In dinner on September 7, 2014 at 4:56 pm

this is one of my favorite savory combinations of flavors – tuna salad and a super ripe, juicy tomato.

if i were in a fancy restaurant, i’d call this a deconstructed tuna salad sandwich (to continue the metaphor, i also served it with toasted, buttered garlic bread), but i prefer to think of this as a super retro salad that you’d see in a cookbook from the 50s or 60s when they were all into this kind of thing.

it’s also SO SIMPLE but because it’s plated up all fancy, it feels a little more like a real dinner than a plain old tuna sandwich would. and quite healthy, too. (especially if you skip the bread…)

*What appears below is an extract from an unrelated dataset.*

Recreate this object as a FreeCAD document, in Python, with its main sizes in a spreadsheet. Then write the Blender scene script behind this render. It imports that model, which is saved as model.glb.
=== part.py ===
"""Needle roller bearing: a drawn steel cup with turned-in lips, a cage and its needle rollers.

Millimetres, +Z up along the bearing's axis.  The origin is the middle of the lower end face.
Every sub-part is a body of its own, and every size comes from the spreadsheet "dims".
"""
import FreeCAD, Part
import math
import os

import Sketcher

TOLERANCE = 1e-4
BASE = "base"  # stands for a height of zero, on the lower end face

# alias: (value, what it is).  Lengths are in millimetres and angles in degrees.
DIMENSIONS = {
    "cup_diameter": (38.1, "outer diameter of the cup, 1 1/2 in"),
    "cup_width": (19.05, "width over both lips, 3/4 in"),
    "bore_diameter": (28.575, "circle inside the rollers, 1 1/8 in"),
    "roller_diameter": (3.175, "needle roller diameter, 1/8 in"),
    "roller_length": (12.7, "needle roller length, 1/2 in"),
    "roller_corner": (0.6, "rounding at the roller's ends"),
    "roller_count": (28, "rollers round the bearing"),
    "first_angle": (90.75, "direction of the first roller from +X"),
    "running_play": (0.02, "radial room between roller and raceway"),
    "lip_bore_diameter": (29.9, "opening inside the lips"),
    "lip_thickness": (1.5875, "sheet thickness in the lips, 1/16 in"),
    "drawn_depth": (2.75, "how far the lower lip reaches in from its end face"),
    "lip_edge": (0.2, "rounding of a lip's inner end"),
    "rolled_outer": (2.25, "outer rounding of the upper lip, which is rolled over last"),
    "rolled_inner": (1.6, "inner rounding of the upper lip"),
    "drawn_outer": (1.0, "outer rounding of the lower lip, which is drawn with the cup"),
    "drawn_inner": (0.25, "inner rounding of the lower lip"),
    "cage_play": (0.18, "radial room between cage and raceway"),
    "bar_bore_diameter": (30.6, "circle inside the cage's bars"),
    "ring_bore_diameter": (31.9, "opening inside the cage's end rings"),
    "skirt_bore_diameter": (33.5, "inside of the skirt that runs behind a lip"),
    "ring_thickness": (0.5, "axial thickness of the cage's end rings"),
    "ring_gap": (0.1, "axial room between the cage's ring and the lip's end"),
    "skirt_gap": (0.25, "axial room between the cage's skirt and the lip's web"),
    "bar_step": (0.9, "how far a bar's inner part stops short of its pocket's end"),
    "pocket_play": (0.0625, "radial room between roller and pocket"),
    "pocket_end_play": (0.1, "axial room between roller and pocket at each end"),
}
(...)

so, the base is mixed herbs and salad greens with cubed avocado and a rice wine and shallot vinaigrette.

the tuna salad has mayo, garlic powder, salt & pepper, relish and capers. nice and simple. i use a lot less mayo for this application that i would for a sandwich. it doesn’t need to stick together as well here.

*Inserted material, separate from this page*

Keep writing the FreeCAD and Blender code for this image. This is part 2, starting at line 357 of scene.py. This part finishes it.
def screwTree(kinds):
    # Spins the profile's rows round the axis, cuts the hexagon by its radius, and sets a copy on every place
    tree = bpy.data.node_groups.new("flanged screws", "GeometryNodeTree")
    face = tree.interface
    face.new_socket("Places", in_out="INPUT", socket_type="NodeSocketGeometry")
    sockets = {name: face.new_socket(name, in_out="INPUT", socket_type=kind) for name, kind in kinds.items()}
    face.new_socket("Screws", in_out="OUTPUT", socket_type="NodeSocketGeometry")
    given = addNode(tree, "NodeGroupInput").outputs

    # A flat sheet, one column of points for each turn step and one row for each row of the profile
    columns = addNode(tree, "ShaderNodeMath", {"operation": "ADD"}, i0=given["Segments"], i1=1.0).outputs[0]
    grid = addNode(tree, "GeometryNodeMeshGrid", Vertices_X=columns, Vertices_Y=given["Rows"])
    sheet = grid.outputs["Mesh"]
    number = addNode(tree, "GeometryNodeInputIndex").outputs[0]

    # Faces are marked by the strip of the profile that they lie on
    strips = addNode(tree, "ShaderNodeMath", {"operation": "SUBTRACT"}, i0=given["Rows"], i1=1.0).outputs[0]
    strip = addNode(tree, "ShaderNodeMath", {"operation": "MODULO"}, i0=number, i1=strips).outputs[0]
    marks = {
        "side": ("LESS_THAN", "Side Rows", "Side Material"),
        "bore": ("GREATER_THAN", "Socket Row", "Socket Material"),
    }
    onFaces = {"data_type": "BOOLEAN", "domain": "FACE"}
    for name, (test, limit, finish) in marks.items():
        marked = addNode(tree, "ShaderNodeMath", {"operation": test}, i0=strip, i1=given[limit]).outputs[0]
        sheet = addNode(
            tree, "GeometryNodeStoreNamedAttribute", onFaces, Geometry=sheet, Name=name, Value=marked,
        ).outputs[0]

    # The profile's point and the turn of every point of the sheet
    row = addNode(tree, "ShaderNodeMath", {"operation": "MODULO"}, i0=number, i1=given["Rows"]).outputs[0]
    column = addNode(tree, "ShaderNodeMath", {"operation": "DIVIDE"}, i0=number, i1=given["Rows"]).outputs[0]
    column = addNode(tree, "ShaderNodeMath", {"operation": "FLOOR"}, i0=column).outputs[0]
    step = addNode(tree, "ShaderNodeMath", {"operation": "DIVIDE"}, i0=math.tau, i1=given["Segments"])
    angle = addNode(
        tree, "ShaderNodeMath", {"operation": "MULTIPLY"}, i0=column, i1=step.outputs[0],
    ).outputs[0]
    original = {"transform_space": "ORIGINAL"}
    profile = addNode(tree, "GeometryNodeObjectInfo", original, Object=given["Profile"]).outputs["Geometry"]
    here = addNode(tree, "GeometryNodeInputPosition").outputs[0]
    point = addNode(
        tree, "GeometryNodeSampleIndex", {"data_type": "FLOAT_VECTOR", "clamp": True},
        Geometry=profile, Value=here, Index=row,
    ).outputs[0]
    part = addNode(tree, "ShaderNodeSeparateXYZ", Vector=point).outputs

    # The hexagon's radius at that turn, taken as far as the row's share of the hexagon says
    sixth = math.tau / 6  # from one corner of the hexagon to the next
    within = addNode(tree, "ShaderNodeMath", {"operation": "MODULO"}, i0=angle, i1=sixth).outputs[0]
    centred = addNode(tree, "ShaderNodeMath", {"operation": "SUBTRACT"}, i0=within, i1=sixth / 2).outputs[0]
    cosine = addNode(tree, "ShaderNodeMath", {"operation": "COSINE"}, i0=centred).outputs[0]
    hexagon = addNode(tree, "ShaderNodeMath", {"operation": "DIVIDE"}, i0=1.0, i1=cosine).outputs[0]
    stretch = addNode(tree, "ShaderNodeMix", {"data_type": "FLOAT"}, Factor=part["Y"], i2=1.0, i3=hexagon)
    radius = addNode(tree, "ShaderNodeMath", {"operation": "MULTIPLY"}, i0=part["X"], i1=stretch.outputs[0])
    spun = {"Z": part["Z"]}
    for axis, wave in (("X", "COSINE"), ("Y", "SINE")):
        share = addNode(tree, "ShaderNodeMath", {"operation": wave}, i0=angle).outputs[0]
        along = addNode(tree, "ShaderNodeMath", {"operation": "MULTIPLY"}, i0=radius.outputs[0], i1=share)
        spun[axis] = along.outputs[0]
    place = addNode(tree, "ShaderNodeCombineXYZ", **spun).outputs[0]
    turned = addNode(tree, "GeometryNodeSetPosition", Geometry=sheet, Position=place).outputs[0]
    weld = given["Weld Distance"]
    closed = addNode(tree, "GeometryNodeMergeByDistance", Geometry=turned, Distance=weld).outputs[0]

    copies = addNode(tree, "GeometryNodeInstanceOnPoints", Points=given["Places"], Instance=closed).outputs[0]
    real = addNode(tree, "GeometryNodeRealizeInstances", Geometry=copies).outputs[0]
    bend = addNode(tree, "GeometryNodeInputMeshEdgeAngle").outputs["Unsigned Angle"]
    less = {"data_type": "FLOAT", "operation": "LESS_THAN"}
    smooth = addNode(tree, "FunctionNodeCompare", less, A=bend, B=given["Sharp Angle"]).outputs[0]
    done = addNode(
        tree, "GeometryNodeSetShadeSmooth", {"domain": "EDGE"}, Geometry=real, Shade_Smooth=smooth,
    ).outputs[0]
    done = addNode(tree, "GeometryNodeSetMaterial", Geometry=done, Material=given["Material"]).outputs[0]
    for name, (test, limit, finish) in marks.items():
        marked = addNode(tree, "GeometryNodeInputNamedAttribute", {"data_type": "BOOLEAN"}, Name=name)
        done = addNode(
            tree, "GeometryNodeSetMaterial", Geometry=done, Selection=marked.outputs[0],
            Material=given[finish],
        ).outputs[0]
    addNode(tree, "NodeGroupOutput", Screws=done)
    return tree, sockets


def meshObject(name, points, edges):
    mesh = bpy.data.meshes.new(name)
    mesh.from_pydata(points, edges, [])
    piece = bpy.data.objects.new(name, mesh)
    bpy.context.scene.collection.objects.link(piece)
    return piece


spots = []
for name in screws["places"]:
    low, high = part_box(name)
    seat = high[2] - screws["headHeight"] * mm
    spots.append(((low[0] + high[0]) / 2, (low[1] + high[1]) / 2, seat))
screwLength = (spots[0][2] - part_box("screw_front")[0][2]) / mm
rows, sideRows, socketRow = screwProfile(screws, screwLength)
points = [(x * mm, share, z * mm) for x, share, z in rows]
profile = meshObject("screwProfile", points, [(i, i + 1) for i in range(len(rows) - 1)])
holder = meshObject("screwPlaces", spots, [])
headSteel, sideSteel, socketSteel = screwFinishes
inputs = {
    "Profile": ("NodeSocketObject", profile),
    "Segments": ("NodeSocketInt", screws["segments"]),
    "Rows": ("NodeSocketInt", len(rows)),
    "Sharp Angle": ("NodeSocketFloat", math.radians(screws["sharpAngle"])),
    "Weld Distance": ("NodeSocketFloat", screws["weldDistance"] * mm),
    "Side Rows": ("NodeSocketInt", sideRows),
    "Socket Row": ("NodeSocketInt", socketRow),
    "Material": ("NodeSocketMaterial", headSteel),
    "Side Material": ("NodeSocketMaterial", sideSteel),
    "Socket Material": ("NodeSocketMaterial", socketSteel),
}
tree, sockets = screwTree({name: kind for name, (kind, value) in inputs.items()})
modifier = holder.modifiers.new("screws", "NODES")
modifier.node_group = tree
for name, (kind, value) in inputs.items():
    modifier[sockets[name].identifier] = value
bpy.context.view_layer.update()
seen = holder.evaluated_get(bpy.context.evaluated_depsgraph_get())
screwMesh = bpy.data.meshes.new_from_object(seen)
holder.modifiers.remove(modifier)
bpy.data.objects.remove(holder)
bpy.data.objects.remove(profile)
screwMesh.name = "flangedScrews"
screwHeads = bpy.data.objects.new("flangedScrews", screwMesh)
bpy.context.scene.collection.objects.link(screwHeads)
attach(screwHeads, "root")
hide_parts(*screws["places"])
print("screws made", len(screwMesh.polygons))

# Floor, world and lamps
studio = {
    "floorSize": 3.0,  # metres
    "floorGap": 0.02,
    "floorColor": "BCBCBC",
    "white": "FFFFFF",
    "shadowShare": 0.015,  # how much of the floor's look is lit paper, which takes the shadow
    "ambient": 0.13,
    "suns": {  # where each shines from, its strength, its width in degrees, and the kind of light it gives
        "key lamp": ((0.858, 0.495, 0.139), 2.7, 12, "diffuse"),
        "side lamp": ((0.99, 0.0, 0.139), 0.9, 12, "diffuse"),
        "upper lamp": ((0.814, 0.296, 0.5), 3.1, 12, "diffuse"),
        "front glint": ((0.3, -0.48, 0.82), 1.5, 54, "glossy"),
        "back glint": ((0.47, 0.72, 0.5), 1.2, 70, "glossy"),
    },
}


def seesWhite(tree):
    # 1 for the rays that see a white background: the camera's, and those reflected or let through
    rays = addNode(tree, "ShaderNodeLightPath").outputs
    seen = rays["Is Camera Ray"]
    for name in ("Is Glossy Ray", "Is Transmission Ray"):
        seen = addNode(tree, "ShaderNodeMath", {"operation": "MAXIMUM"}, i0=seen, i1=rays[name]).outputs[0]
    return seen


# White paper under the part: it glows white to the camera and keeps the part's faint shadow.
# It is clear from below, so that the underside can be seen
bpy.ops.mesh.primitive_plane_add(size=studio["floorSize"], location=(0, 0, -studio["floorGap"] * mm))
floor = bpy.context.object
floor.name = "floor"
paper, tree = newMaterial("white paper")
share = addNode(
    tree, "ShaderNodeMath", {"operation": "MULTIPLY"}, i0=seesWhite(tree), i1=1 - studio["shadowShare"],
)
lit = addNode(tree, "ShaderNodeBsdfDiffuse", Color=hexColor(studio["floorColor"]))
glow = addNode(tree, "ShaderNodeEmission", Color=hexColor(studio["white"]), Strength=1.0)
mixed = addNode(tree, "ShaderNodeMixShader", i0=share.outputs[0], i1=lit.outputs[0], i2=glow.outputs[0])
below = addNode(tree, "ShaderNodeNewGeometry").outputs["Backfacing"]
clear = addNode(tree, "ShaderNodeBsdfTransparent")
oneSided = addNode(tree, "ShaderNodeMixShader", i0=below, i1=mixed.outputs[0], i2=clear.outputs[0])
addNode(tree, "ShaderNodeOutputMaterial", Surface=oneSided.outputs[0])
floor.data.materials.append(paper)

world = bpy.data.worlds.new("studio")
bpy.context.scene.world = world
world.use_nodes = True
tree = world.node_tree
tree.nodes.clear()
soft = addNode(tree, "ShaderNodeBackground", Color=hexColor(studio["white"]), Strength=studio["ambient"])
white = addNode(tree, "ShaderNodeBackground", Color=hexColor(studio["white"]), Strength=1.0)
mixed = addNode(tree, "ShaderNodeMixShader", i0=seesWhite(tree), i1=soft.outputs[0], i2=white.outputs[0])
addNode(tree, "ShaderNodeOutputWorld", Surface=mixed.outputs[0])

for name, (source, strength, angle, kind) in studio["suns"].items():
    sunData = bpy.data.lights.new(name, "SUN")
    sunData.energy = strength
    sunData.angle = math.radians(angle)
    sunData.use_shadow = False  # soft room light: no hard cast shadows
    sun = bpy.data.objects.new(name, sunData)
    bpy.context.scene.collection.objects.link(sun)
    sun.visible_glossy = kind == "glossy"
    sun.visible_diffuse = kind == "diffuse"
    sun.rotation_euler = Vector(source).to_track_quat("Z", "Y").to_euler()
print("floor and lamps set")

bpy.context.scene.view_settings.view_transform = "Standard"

most important is to first core your tomatoes, and then cut through them just enough that they open like flowers but stay connected to hold the tuna salad.

love it!

creamy (and dairy-free) cauliflower soup

In dinner on June 17, 2014 at 2:52 pm

here’s another recipe i saw on america’s test kitchen. and another success.




(those are leeks)



cook half the cauliflower for 15 minutes and then add the other half and cook for another 15 minutes.



season with salt and pepper, of course, but for so few and simple ingredients, it really had great flavor. and it was incredibly creamy without any dairy. (if you need to be totally dairy-free, sautee the leeks in olive oil instead of an olive oil-butter mix)


the parmesan crisps are from iggy’s bread of the world and they are phenomenal. sometimes i plan meals about what would go with them.